Albert J. Raboteau, retired Princeton University Professor of Religion, wrote an exceptional book on the religious lives of African American slaves before the Civil War. Slave Religion: The "Invisible Institution" in the Antebellum South is a remarkable piece of work that examines how the faith of African Americans functioned under the institution of slavery in the Antebellum South. The subject of African American religion during this period was vastly understudied, leading Raboteau to shed light on the African American religious experience. This reveals the meaning behind the book’s subtitle, the “invisible institution” of the South, signaling the religion of slaves. The implications of this neglected field of research has created myths about African Americans and their past. This has led to distorted American history, because when African American history is ignored or underrepresented then American history is not accurate. Raboteau responded to questions about ways slave culture, as it relates particularly to religion, developed and changed during the antebellum period in the South. How did slaves live out their religion under the yoke of white control? The book focuses primarily on Protestantism as the dominant religious force during this time, while giving little attention to the impact of Catholicism, Islam, and even the folk religion of the slaves’ ancestral lands.

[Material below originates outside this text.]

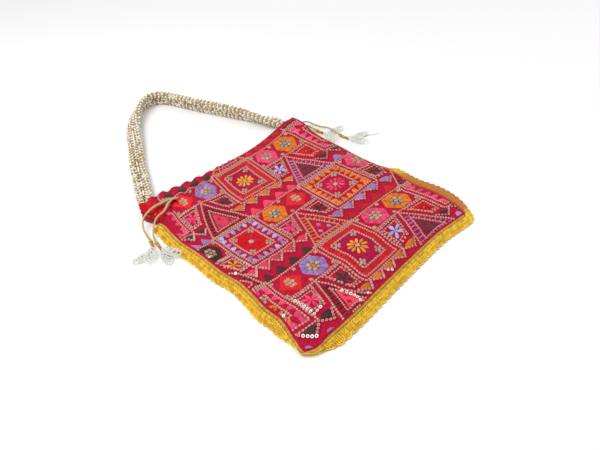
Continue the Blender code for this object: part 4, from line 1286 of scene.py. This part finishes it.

Raboteau structures his book in two sections. In the first section, he writes about first-hand accounts of how Africans practiced their “danced religions” and how the worship of African gods was appropriated through the saints leading to a syncretistic faith with Christianity at times. Raboteau then makes the claim that, “In the United States the gods of Africa died.” (P. 86) This is because black religion in the Caribbean and South America developed and grew but not in North America. Raboteau does not give an answer as to why this happened but states more research needs to be done in this area. In the last section of the book, Raboteau shows how the religious views and actions of blacks and whites played out in this antebellum period. He illustrates how the initial approach of catechizing slaves to conversion took a lot of time, and there were not a lot of conversions recorded in this period as opposed to the Great Awakening, where many slaves came to be baptized from these revivals. This led to the idea of plantation missions where missionaries were willing to work within the system of slavery as long as they could come to the plantations and disciple the slaves with the master’s approval. As the Civil War loomed closer and closer, Christianity had penetrated the slave community because most slaves had been American born at this time and there were not as many linguistic and cultural barriers to accepting the death and resurrection of Jesus for the salvation of their souls. It should be noted here that not all slaves accepted this belief or even considered Christianity as a viable religion. As some noted, “They said their masters and families were Bible Christians, and they did not want to be like them” (243). The book closes by asking if Christianity either encouraged docility under slave masters or promoted egalitarianism between the master and slave? While some have argued that the Bible teaches that slavery is a good thing, Raboteau offers another view that Christianity when practiced correctly, actually led to slaves and masters having “moments of genuine religious mutuality, whereby blacks and whites preached to, prayed for, and converted each other in situations where the status of master and slave was, at least for the moment, suspended” (314). In the conclusion of the book, the slave’s experience is compared to the Israelites as a chosen, peculiar people that God will eventually deliver from slavery.
This book gives a realistic picture of what slaves experienced. It demonstrated many different aspects of antebellum faith practiced by slaves. For example, Portuguese kidnappers are recorded as saying the slaves received “the greater benefit” of being subjected because they can die as Christians and not pagans, thereby receiving “eternal life” (95). This book establishes how slave religion shaped America and how American Protestantism shaped slave religion in the South. As noted earlier, Slave Religion should have engaged the faith of other religions on the slaves. Also missing was the representation of the experience of the African American slave women and how they found comfort in Christianity.